Agniesiak85
Fanka BB :)
Cześć dziewczyny,
piszę bo w domu jestem, o 9:30 dostałam telefon z przedszkola, że mam dziecko zabrać, bo jakiś chłopiec ma szkarlatynę i mój też wydał im się podejrzany. Urlopik na żądanie wzięłam, wizyta u pediatry dopiero o 16:40. Zła jestem, raz, że nie chciałam urlopu marnować, żeby przedłużyć macierzyński, a dwa, że boję się o młodego i boję się czy mnie nie zarazi jeśli to faktycznie to. Ehhh, nie ma chwili spokoju.
Jeśli chodzi o innego rodzaju samopoczucie to czuję się świetnie, mam dużo więcej energii, jakaś szczuplejsza się czuję :-) Chyba endorfiny szaleją :-)
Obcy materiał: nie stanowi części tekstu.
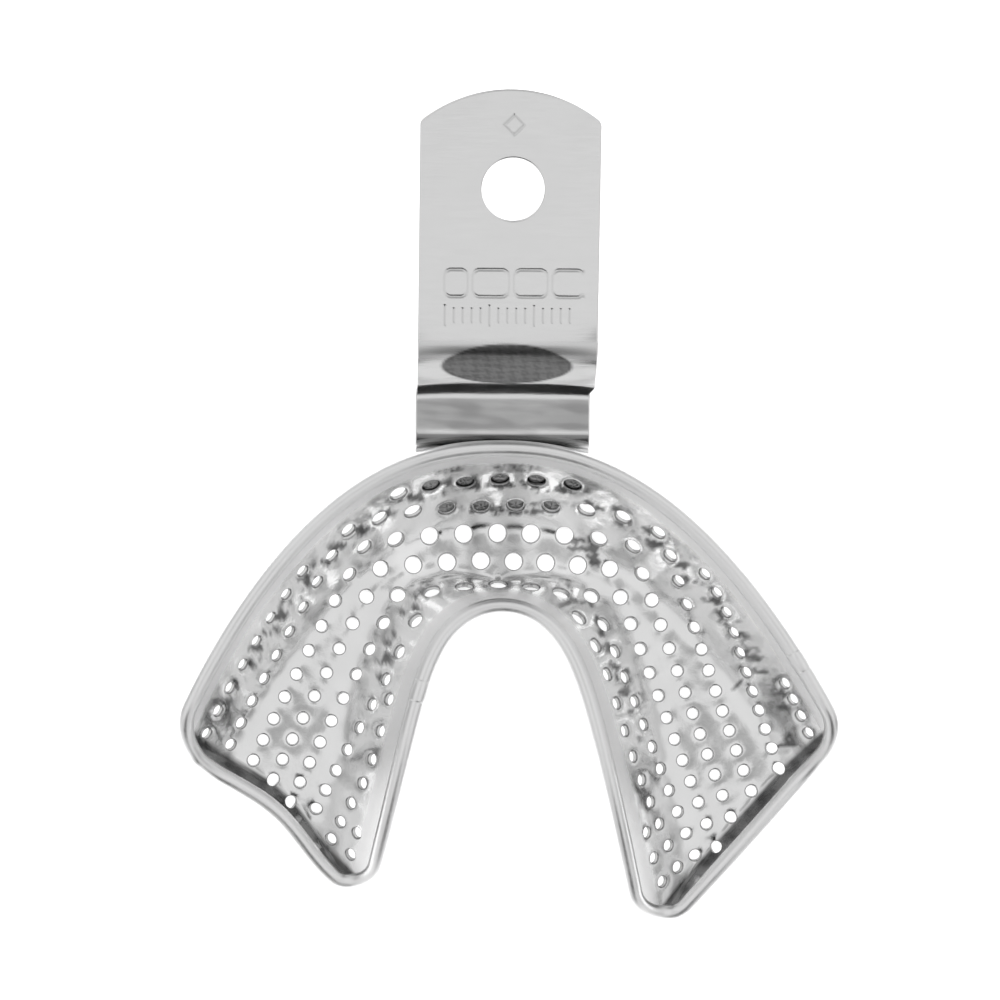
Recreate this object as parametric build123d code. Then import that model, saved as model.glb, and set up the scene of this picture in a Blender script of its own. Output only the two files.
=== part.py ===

Jeśli o M chodzi to mój podobny do innych. Jak zaczynam temat to mówi "Możemy tyle o tym nie rozmawiać?" więc ja milknę obrażona. A z pracy dzwoni i pyta kiedy do lekarza się zapiszę, żebym badania zrobiła itp., nawet opowiada, że bardzo się martwi, bo żona kolegi ma jakiś guzek w piersi i że koniecznie mam się sprawdzić. Wszystkie rozumy pozjadał. No i wprost mi powiedział, że się trochę boi, ale generalnie to dla niego bardzo pozytywna wiadomość. W końcu chciał :-)
Oj.. miejmy nadzieję, że Twój dzieciaczek się nie zaraził tym choróbskiem. Daj znac jak wrócisz od lekarza co i jak.